Le droit viticole, déjà complexe, doit maintenant intégrer cette nouvelle dimension. Comme l’ont rappelé les experts présents, l’enjeu est de passer d’un « droit flou » à un « droit net », capable d’assurer la transparence, l’éthique et la résilience des systèmes. L’Union européenne, avec l’IA Act et le Digital Services Act, pose les premiers jalons. Mais il reste beaucoup à faire et à écrire. Car derrière ces débats techniques et juridiques, c’est une vision nouvelle du monde qui se dessine. Dans un contexte de tensions commerciales, de repli des marchés, de remise en cause des équilibres géopolitiques, il ne suffit plus d’avoir un bon produit. Il faut pouvoir le défendre, le raconter, le tracer, le protéger, en ligne comme sur le terrain. Le combat pour la pérennité et l’excellence ne se limite plus à la qualité du vin, du vin de liqueur ou de l’eau de-vie : il se joue aussi et désormais sur le terrain de la donnée.
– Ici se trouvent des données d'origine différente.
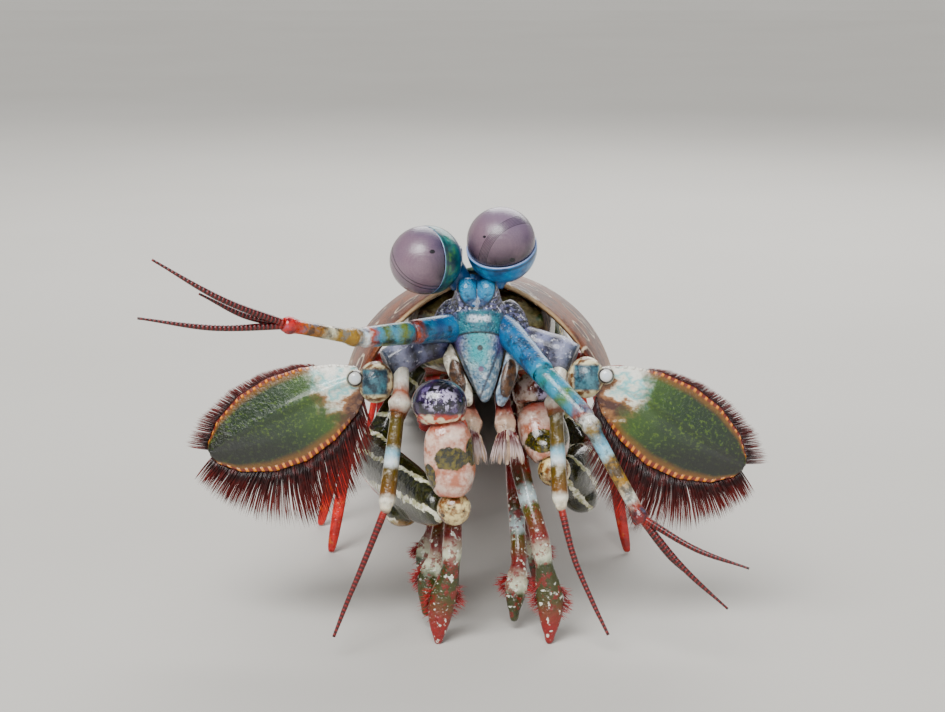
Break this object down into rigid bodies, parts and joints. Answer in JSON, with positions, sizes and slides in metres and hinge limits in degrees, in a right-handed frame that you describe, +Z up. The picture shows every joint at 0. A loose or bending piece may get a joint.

À Segonzac comme à Royan, les acteurs de la filière ont démontré qu’ils ne voulaient en rien subir cette transition, mais bel et bien la faire leur. Si la viticulture a son art de vivre, sa culture, son langage, les AOC n’en sont pas pour autant des labels figés, mais des pactes vivants scellés entre un lieu, des savoir-faire et une communauté. Si elles nécessitaient hier un oeil au bout du rang, un oeil au bout du monde, elles demandent aujourd’hui le concours d’un troisième oeil, bionique ou ésotérique selon l’obédience de chacun, déterminé à bien lire les conditions générales d’utilisation ! Car rappelons qu’en matière d’IA, ce qui compte ce n’est pas tant la technologie que l’usage qui en est fait.